Yeah, just I think it's worth pausing and kind of reiterating, like we talked about in the previous podcast, the sort of judicial review versus judicial restraint activism effectively just says there's a preference for status quo bias, right? So whether that status quo is correct, whether that's consistent with precedent, whether that's consistent with the constitution, it just basically says, like, we're not gonna, we're not gonna act. So we'll leave an unconstitutional law going, or we won't overturn a precedent that we think is a mistake. So, you know, in the in the 20th century, those terms got sort of picked up as ways to criticize the court, particularly for people that thought that what the court was doing was getting it wrong in judicial review. So they would attack it as judicial activist. But you know, Marshall in this case, for example, is this an activist opinion for John Marshall to be striking down something that's unconstitutional?
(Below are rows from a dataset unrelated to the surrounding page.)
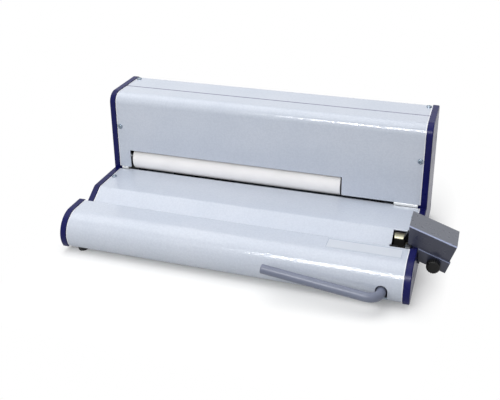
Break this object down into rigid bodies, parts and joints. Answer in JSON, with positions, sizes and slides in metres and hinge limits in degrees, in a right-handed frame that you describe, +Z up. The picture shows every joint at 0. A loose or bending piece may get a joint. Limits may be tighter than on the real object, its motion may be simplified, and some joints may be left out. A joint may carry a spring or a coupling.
{
  "type": "coil binding machine",
  "caption": "Desktop electric coil inserter: a powered roller in a tower window over a tray and coil trough, a hand-lever cut-and-crimp head and a tilting side guard.",
  "frame": {"origin": "on the underside of the base plate, midway between the side plates and straight below the tower's front edge", "axes": "+X to the operator's right along the roller, +Y to the back, +Z up"},
  "size_m": [0.5707, 0.3087, 0.1929],
  "materials": {
    "cover_paint": "light blue-grey hammered stove enamel",
    "plate_paint": "dark navy semi-gloss stove enamel",
    "zinc": "zinc plated steel",
    "steel": "ground steel",
    "tool_steel": "blackened tool steel",
    "plated_guide": "yellow zinc plated sheet",
    "block_alloy": "milled aluminium",
    "roller_rubber": "warm white silicone rubber",
    "foot_rubber": "black rubber",
    "belt_rubber": "black neoprene",
    "lever_vinyl": "blue-grey vinyl sleeve",
    "guard_paint": "dark grey satin paint",
    "knob_plastic": "black phenolic",
    "black_plastic": "black moulded plastic",
    "bronze": "sintered bronze",
    "contact_brass": "plated brass",
    "board": "green glass-epoxy board",
    "board_black": "moulded components"
  },
  "bodies": {
    "frame": {"side_plate_left": "plate_paint", "side_plate_right": "plate_paint", "tower_front_cover": "cover_paint", "tower_rear_cover": "cover_paint", "tray_cover": "cover_paint", "front_cover": "cover_paint", "base_plate": "zinc", "rubber_feet": "foot_rubber", "tie_bar_front": "steel", "tie_bar_top": "steel", "tie_bar_rear": "steel", "plate_screws": "tool_steel", "cover_screws": "zinc", "base_screws": "zinc", "end_block_left": "block_alloy", "end_block_right": "block_alloy", "roller_bearings": "steel", "drive_belt": "belt_rubber", "gear_motor": "zinc", "motor_bracket": "zinc", "lever_bushes": "bronze", "crimp_frame": "tool_steel", "crimp_die": "tool_steel", "guide_plate": "plated_guide", "return_spring": "steel", "clamp_bracket": "guard_paint", "bracket_screws": "zinc", "power_inlet": "black_plastic", "inlet_pins": "contact_brass", "rocker_frame": "black_plastic", "control_board": "board", "board_parts": "board_black", "board_standoffs": "contact_brass"},
    "roller": {"roller_shaft": "steel", "roller_core": "block_alloy", "feed_roller": "roller_rubber", "shaft_collar": "zinc", "roller_pulley": "block_alloy"},
    "motor_rotor": {"motor_shaft": "steel", "motor_pulley": "block_alloy"},
    "lever": {"lever_rod": "steel", "lever_sleeve": "lever_vinyl", "jaw_arm": "tool_steel", "jaw_blade": "steel"},
    "guard": {"guard_cover": "guard_paint"},
    "knob": {"clamp_stud": "steel", "clamp_washer": "zinc", "clamp_knob": "knob_plastic"},
    "rocker": {"power_rocker": "black_plastic"}
  },
  "joints": [
    {"name": "feed_roller_spin", "type": "hinge", "parent": "frame", "child": "roller", "pos_m": [0, 0.022, 0.0661], "axis": [1, 0, 0], "continuous": true},
    {"name": "motor_spin", "type": "hinge", "parent": "frame", "child": "motor_rotor", "pos_m": [0.19, 0.0625, 0.105], "axis": [1, 0, 0], "continuous": true},
    {"name": "lever_press", "type": "hinge", "parent": "frame", "child": "lever", "pos_m": [0.2217, -0.1, 0.0155], "axis": [0, -1, 0], "range_deg": [0, 12], "stiffness_Nm_per_rad": 1, "springref_deg": -34.38},
    {"name": "guard_tilt", "type": "hinge", "parent": "frame", "child": "guard", "pos_m": [0.2823, -0.118, 0.0315], "axis": [0, 1, 0], "range_deg": [0, 50]},
    {"name": "knob_turn", "type": "hinge", "parent": "frame", "child": "knob", "pos_m": [0.2823, -0.1253, 0.0315], "axis": [0, 1, 0], "range_deg": [0, 360]},
    {"name": "rocker_tip", "type": "hinge", "parent": "frame", "child": "rocker", "pos_m": [0.215, 0.093, 0.065], "axis": [1, 0, 0], "range_deg": [0, 20]}
  ],
  "couplings": [
    {"joint": "motor_spin", "follows": "feed_roller_spin", "ratio": 1.4831}
  ]
}
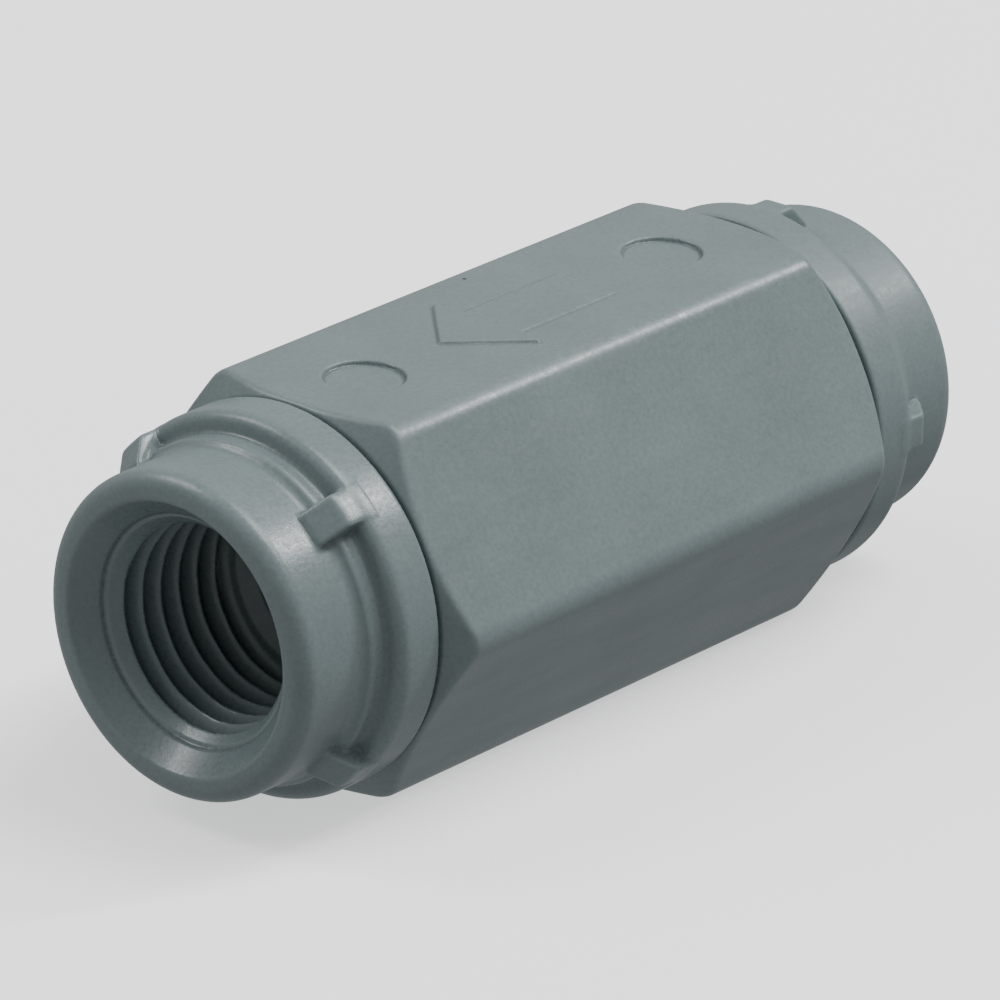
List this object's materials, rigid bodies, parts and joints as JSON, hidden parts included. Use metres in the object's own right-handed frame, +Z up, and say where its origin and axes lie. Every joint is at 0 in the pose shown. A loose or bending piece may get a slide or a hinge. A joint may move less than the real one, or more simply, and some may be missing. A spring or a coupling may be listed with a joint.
{
  "type": "check valve",
  "caption": "Inline spring check valve: hexagonal grey plastic body, flow arrow, and a screwed end connector with a threaded port at each end.",
  "frame": {"origin": "centre of the hexagonal body, on the flow axis", "axes": "+X along the flow, towards the outlet that the arrow points to; +Z up, normal to the flat that carries the arrow"},
  "size_m": [0.056, 0.0248, 0.0223],
  "materials": {
    "body_pvc": "injection-moulded grey PVC, satin, finely mottled, with a soft sheen on its edges",
    "inlet_connector_pvc": "injection-moulded grey PVC, satin",
    "outlet_connector_pvc": "injection-moulded grey PVC, satin",
    "seal_rubber": "moulded black elastomer",
    "poppet_seal_rubber": "moulded black elastomer, ground face",
    "seat_ptfe": "turned off-white fluoropolymer",
    "bush_ptfe": "turned off-white fluoropolymer",
    "poppet_pvc": "turned dark grey PVC",
    "guide_pvc": "moulded dark grey PVC",
    "steel": "stainless steel, as stamped",
    "stem_steel": "ground stainless steel",
    "spring_steel": "drawn corrosion-resistant spring wire"
  },
  "bodies": {
    "valve_body": {"hex_body": "body_pvc", "inlet_connector": "inlet_connector_pvc", "outlet_connector": "outlet_connector_pvc", "inlet_body_o_ring": "seal_rubber", "outlet_body_o_ring": "seal_rubber", "seat_ring": "seat_ptfe", "seat_ring_o_ring": "seal_rubber", "return_spring": "spring_steel", "spring_washer": "steel", "stem_guide": "guide_pvc", "guide_bush": "bush_ptfe", "guide_retaining_ring": "steel"},
    "poppet": {"poppet_disc": "poppet_pvc", "poppet_seal": "poppet_seal_rubber", "seal_retainer": "steel", "retainer_screw": "steel", "poppet_stem": "stem_steel", "spring_cup": "steel", "stop_washer": "steel", "stem_clip": "steel"}
  },
  "joints": [
    {"name": "poppet_lift", "type": "slide", "parent": "valve_body", "child": "poppet", "axis": [1, 0, 0], "range_m": [0, 0.003], "stiffness_N_per_m": 40, "springref_m": -0.004, "deforming": ["return_spring"]}
  ]
}
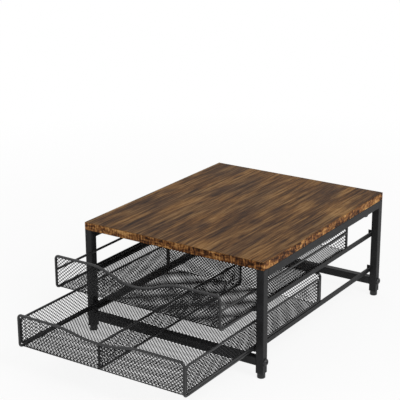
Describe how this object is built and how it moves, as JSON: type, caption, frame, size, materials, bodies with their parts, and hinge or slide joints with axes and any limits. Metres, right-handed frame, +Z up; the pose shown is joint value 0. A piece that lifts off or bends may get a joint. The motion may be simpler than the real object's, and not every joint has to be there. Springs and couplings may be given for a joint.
{
  "type": "coffee pod drawer",
  "caption": "Coffee pod drawer: a wood-topped square-tube stand with wire-framed mesh drawers, tier above tier, that slide out on angle rails.",
  "frame": {"origin": "on the surface the stand rests on, midway between its feet", "axes": "+X to the right as the user faces the drawers, +Y to the back along the drawers' travel, +Z up; the drawers open towards -Y"},
  "size_m": [0.3166, 0.5425, 0.175],
  "materials": {
    "board_wood": "satin",
    "stand_metal": "satin",
    "wire_metal": "satin",
    "mesh_metal": "satin",
    "screw_metal": "satin",
    "plain_steel": "satin",
    "insert_brass": "satin",
    "plug_plastic": "matte",
    "foot_plastic": "satin"
  },
  "bodies": {
    "stand": {"wood_board": "board_wood", "front_left_leg": "stand_metal", "front_right_leg": "stand_metal", "back_left_leg": "stand_metal", "back_right_leg": "stand_metal", "left_apron": "stand_metal", "right_apron": "stand_metal", "upper_left_rail": "stand_metal", "upper_right_rail": "stand_metal", "lower_left_rail": "stand_metal", "lower_right_rail": "stand_metal", "front_cross_bar": "stand_metal", "back_cross_bar": "stand_metal", "cross_bar_screws": "screw_metal", "cross_bar_plugs": "plain_steel", "board_screws": "screw_metal", "board_inserts": "insert_brass", "leg_plugs": "plug_plastic", "foot_glides": "foot_plastic", "foot_studs": "plain_steel"},
    "upper_drawer": {"upper_front_frame": "wire_metal", "upper_back_frame": "wire_metal", "upper_runners": "wire_metal", "upper_front_mesh": "mesh_metal", "upper_back_mesh": "mesh_metal", "upper_middle_wires": "wire_metal", "upper_floor_mesh": "mesh_metal"},
    "lower_drawer": {"lower_front_frame": "wire_metal", "lower_back_frame": "wire_metal", "lower_runners": "wire_metal", "lower_front_mesh": "mesh_metal", "lower_back_mesh": "mesh_metal", "lower_floor_mesh": "mesh_metal", "lower_left_side_frame": "wire_metal", "lower_left_side_mesh": "mesh_metal", "lower_right_side_frame": "wire_metal", "lower_right_side_mesh": "mesh_metal", "divider_frame": "wire_metal", "divider_mesh": "mesh_metal"}
  },
  "joints": [
    {"name": "upper_drawer_slide", "type": "slide", "parent": "stand", "child": "upper_drawer", "axis": [0, -1, 0], "range_m": [-0.0888, 0.1562]},
    {"name": "lower_drawer_slide", "type": "slide", "parent": "stand", "child": "lower_drawer", "axis": [0, -1, 0], "range_m": [-0.173, 0.072]}
  ]
}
Well, if you think that that's the court's job as part of judicial review and judicial power, I guess it's activist in the sense, but it's seemingly the court doing its job, which is why those terms have fallen out of favor for not debating are they acting or not acting, but are they acting faithfully or not acting? Because inactivity, like if Marshall had said this law is unconstitutional, but it's fine, right? There's a way in which, strictly speaking, that looks like the way the term judicial restraint was used in the 20th century. But we would say it is failing to, as Marshall lays out, you know, lay out what the law is to enforce the constitution as superior and paramount law, which is why, again, most folks today will say, did the court get it right? And then they'll say, like, based on originalism, based on the doctrine, if we think the doctrine is right, rather than was the court activist or restrained. So there's an element of the courts should be restrained within their role, but their role is enforcing the constitution, not just protecting the status quo.

SPEAKER_01:

Awesome. Well, thank you so much. I look forward to more cases with you.